- _Exercise directions_: Lift out, unaltered, the lines of the material below between the line holding "Keep writing the" and the line holding "pair(name, shape)", counting both.

Start of Material for this task

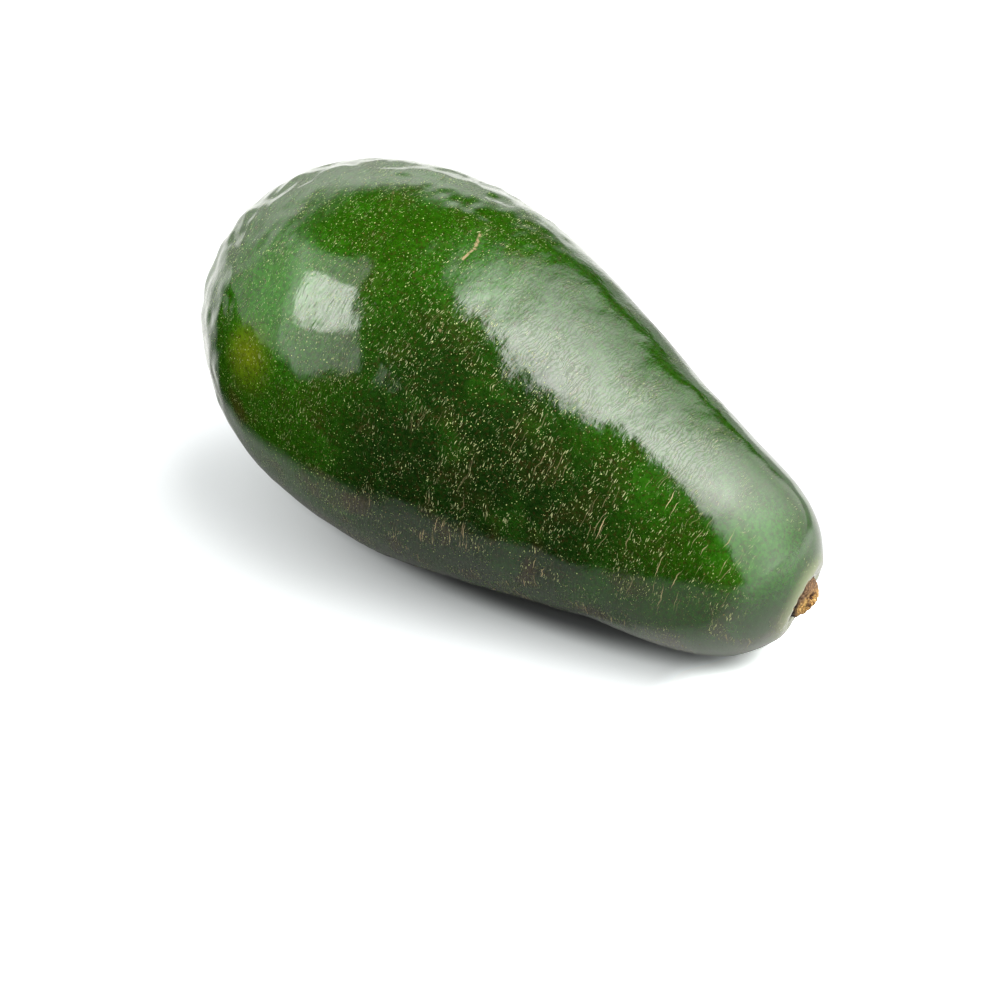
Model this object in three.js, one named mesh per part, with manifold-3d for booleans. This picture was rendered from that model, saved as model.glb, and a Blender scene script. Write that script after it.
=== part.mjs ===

End of Material for this task
Start of Material for this task

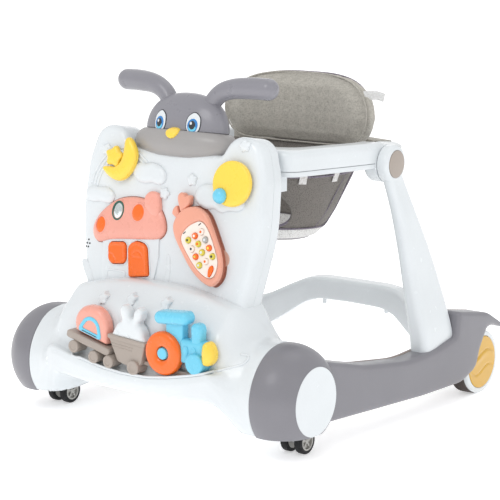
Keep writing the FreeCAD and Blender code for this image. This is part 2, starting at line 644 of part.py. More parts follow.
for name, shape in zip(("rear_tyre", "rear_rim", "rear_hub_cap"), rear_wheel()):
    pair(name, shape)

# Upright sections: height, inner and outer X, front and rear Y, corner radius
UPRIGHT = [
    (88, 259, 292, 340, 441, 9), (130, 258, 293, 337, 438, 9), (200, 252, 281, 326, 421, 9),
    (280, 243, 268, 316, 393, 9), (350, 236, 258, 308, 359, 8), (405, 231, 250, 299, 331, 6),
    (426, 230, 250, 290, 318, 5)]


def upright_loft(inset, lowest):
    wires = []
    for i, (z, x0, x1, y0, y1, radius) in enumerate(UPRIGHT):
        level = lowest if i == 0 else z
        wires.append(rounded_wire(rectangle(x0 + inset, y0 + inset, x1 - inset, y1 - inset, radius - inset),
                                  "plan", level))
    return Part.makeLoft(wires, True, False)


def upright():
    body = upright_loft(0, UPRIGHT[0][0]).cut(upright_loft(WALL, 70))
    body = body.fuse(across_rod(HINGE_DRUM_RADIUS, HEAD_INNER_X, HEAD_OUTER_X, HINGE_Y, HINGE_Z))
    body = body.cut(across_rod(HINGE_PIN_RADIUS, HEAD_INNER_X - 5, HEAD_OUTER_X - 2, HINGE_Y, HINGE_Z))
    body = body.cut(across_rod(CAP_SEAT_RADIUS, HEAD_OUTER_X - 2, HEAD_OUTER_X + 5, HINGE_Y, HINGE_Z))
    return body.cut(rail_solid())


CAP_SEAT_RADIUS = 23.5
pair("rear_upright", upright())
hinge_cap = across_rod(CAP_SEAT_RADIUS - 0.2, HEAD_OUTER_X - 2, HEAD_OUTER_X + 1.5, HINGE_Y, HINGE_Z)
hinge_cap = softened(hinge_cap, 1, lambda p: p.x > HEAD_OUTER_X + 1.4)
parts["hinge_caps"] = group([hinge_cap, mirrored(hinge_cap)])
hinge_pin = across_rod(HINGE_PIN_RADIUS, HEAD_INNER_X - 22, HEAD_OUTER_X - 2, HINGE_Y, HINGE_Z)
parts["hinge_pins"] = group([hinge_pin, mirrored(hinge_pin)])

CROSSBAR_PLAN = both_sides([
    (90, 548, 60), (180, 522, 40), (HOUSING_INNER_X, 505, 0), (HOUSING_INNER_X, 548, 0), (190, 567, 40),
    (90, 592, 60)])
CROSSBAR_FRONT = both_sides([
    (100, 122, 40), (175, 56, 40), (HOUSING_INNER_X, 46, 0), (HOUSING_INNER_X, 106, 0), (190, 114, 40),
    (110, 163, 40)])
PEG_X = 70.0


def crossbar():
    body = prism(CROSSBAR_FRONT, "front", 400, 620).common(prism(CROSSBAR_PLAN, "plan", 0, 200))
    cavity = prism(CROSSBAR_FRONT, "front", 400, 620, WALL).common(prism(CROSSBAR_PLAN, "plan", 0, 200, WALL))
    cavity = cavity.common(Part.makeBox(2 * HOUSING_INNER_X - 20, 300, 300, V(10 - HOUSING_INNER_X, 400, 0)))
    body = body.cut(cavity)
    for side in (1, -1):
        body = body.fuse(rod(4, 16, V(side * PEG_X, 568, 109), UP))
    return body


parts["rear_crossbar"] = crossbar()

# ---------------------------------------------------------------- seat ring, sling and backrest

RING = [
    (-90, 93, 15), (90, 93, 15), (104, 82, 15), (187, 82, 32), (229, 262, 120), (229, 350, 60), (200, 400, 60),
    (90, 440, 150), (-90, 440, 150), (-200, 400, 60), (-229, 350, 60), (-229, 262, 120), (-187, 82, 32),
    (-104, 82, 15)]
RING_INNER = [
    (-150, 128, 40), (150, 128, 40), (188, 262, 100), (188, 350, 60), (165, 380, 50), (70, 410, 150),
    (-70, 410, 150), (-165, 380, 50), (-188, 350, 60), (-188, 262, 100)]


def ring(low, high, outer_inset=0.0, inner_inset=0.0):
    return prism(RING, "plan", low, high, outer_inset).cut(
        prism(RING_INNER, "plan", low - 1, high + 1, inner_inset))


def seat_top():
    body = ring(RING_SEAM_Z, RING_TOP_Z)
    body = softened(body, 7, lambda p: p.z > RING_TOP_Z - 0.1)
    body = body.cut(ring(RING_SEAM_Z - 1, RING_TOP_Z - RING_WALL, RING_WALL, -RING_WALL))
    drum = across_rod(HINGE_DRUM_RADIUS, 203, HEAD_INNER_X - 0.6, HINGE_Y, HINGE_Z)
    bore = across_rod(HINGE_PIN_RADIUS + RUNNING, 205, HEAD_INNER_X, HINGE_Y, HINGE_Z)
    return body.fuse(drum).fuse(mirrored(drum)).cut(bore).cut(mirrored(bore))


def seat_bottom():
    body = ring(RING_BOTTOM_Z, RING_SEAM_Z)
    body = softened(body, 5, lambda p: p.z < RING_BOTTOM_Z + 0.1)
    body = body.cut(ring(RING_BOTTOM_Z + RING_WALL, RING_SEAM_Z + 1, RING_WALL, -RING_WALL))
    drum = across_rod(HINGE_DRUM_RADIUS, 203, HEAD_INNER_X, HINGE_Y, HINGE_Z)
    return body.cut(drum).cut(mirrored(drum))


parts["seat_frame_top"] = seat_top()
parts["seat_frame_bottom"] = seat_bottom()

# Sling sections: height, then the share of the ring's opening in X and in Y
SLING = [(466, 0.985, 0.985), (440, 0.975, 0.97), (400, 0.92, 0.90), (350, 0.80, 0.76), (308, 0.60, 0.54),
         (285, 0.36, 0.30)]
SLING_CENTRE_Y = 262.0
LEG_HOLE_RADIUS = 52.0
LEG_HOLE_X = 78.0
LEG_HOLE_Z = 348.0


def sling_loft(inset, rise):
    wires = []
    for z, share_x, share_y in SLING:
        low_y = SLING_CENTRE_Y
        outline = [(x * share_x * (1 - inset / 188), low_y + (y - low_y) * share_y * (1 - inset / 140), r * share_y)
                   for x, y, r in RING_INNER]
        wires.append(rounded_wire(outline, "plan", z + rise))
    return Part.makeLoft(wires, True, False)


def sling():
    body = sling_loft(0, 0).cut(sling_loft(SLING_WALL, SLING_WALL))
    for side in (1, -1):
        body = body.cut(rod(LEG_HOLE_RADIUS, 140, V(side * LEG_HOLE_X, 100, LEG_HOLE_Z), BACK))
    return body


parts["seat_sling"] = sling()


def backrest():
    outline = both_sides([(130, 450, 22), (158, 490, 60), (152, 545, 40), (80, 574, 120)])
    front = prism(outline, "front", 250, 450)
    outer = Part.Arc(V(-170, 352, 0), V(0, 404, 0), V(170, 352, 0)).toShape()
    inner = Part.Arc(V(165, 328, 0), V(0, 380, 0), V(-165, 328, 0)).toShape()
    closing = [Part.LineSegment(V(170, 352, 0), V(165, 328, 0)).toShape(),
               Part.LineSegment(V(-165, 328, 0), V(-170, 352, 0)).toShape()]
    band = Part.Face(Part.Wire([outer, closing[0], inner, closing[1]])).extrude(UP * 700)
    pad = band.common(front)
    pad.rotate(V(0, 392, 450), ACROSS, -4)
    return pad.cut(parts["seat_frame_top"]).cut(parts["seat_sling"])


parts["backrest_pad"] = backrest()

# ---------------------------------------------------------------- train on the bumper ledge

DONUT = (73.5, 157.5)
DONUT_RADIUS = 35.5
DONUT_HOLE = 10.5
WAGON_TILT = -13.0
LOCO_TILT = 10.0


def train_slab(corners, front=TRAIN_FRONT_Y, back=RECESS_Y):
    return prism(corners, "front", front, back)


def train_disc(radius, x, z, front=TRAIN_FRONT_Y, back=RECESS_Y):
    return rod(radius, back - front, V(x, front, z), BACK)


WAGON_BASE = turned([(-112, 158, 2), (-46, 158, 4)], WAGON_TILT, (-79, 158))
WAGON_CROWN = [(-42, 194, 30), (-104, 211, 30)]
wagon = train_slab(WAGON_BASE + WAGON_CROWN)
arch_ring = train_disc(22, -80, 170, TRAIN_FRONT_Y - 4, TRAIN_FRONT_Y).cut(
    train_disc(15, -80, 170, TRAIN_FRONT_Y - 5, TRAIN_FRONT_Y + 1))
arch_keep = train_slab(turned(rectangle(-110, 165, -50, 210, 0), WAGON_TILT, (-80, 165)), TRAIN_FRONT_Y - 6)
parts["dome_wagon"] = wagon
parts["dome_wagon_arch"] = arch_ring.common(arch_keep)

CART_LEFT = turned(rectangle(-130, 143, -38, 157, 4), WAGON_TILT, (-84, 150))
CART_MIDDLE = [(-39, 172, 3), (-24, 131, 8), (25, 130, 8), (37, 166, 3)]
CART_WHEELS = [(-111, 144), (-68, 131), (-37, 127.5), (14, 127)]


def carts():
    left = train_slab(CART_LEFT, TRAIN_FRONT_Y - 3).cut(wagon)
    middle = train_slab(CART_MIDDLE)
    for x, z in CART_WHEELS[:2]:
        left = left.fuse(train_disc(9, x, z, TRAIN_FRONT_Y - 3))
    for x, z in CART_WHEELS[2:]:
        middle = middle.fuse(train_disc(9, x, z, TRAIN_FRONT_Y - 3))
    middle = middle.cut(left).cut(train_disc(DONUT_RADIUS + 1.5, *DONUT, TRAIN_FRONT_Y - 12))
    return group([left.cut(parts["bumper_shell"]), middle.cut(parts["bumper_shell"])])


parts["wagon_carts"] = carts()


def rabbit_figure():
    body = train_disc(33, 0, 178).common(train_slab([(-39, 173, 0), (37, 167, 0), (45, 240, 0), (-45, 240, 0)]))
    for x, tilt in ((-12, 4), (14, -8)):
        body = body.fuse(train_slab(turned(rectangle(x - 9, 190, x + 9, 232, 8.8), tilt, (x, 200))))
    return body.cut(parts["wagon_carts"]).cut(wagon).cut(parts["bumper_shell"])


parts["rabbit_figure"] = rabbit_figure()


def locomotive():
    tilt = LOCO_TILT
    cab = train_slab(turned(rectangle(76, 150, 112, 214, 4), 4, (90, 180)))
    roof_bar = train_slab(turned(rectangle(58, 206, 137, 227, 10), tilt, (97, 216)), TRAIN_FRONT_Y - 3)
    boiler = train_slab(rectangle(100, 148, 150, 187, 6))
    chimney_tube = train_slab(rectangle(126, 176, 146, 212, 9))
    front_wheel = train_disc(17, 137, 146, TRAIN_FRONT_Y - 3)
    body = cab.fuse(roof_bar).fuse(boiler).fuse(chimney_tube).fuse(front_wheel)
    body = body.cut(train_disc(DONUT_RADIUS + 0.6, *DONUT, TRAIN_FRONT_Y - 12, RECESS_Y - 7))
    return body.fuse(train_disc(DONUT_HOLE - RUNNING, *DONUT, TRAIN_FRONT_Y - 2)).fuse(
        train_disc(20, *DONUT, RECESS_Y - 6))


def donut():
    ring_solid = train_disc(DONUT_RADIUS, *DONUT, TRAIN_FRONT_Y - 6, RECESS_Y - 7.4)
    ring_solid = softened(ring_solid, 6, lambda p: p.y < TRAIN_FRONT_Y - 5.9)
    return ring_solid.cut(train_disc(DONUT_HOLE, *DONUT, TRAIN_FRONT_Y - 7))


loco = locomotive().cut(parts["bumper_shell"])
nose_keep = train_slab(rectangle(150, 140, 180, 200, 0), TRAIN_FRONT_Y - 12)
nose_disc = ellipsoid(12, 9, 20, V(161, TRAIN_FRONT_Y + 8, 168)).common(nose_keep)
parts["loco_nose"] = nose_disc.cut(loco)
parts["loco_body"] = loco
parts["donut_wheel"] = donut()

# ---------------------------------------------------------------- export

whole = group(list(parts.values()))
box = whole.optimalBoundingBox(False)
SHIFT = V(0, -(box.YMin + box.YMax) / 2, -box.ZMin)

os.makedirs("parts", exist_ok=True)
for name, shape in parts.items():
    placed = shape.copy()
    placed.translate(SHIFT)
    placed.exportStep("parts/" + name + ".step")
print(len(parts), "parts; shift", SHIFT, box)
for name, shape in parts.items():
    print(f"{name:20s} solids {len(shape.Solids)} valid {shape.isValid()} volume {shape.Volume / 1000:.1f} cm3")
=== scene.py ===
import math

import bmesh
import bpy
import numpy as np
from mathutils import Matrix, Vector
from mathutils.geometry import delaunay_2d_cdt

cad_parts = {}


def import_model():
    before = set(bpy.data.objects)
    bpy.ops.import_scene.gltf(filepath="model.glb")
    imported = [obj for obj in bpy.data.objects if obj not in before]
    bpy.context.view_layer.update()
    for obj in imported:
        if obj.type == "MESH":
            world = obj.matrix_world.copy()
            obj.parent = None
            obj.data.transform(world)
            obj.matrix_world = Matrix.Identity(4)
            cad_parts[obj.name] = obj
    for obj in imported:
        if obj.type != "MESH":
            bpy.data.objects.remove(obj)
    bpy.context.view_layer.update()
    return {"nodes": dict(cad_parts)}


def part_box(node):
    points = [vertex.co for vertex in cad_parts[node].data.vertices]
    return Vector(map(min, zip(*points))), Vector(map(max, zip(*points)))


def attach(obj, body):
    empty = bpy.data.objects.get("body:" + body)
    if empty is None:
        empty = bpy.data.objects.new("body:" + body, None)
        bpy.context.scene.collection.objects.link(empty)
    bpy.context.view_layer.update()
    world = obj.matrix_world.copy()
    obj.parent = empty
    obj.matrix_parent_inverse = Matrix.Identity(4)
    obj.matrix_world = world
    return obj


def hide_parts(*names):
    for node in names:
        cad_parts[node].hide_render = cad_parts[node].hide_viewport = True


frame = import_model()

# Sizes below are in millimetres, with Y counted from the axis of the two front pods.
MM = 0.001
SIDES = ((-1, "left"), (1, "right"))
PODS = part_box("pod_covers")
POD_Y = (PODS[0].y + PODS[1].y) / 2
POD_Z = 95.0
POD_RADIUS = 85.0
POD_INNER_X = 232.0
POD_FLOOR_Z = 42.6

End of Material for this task

- _Exercise output_:
Keep writing the FreeCAD and Blender code for this image. This is part 2, starting at line 644 of part.py. More parts follow.
for name, shape in zip(("rear_tyre", "rear_rim", "rear_hub_cap"), rear_wheel()):
    pair(name, shape)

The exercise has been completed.